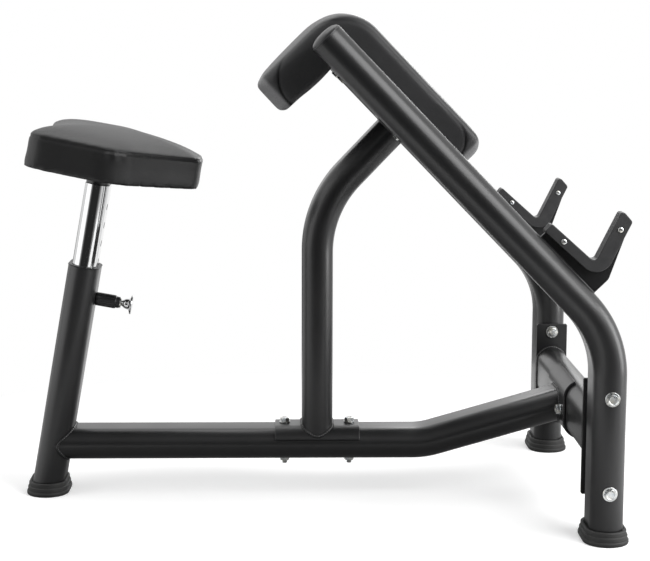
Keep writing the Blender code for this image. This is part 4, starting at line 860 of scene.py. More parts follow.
rings = [[(LEG_X + u, y, CROSS_Z + v) for u, v in SECTION] for y in (-CROSS_END_Y, CROSS_END_Y)]
show("cross_tube_finish", skin("cross_tube_finish", rings), "powder_coat", nodes=["cross_tube"])
ends = (-BEAM_SADDLE_HALF, BEAM_SADDLE_HALF)
loops = [[(LEG_X - b, y, CROSS_Z + a) for a, b in saddle_outline()] for y in ends]
mesh = skin("beam_saddle_plate", loops)
show("beam_saddle_plate", mesh, "powder_coat", nodes=["beam_saddle"], eased=0.0012)
ends = (-POST_SADDLE_HALF, POST_SADDLE_HALF)
loops = [[(POST_X + x, a, BEAM_Z + b) for a, b in saddle_outline()] for x in ends]
mesh = skin("post_saddle_plate", loops)
show("post_saddle_plate", mesh, "powder_coat", nodes=["post_saddle"], eased=0.0012)

half = BRACKET_WIDTH / 2
bottom, top = BRACKET_Z
plate = filleted([(-half, bottom), (half, bottom), (half, top), (-half, top)], [BRACKET_CORNER] * 4)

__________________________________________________

Extract all the material, leaving every line as it is.

*Completed exercise*
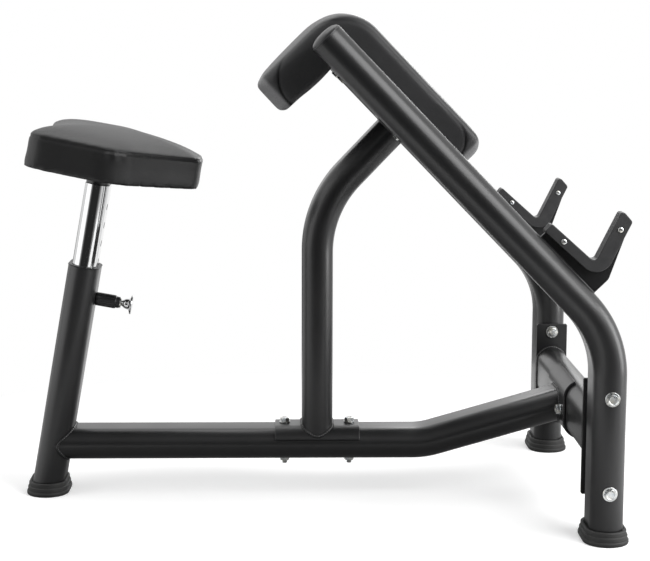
Keep writing the Blender code for this image. This is part 4, starting at line 860 of scene.py. More parts follow.
rings = [[(LEG_X + u, y, CROSS_Z + v) for u, v in SECTION] for y in (-CROSS_END_Y, CROSS_END_Y)]
show("cross_tube_finish", skin("cross_tube_finish", rings), "powder_coat", nodes=["cross_tube"])
ends = (-BEAM_SADDLE_HALF, BEAM_SADDLE_HALF)
loops = [[(LEG_X - b, y, CROSS_Z + a) for a, b in saddle_outline()] for y in ends]
mesh = skin("beam_saddle_plate", loops)
show("beam_saddle_plate", mesh, "powder_coat", nodes=["beam_saddle"], eased=0.0012)
ends = (-POST_SADDLE_HALF, POST_SADDLE_HALF)
loops = [[(POST_X + x, a, BEAM_Z + b) for a, b in saddle_outline()] for x in ends]
mesh = skin("post_saddle_plate", loops)
show("post_saddle_plate", mesh, "powder_coat", nodes=["post_saddle"], eased=0.0012)

half = BRACKET_WIDTH / 2
bottom, top = BRACKET_Z
plate = filleted([(-half, bottom), (half, bottom), (half, top), (-half, top)], [BRACKET_CORNER] * 4)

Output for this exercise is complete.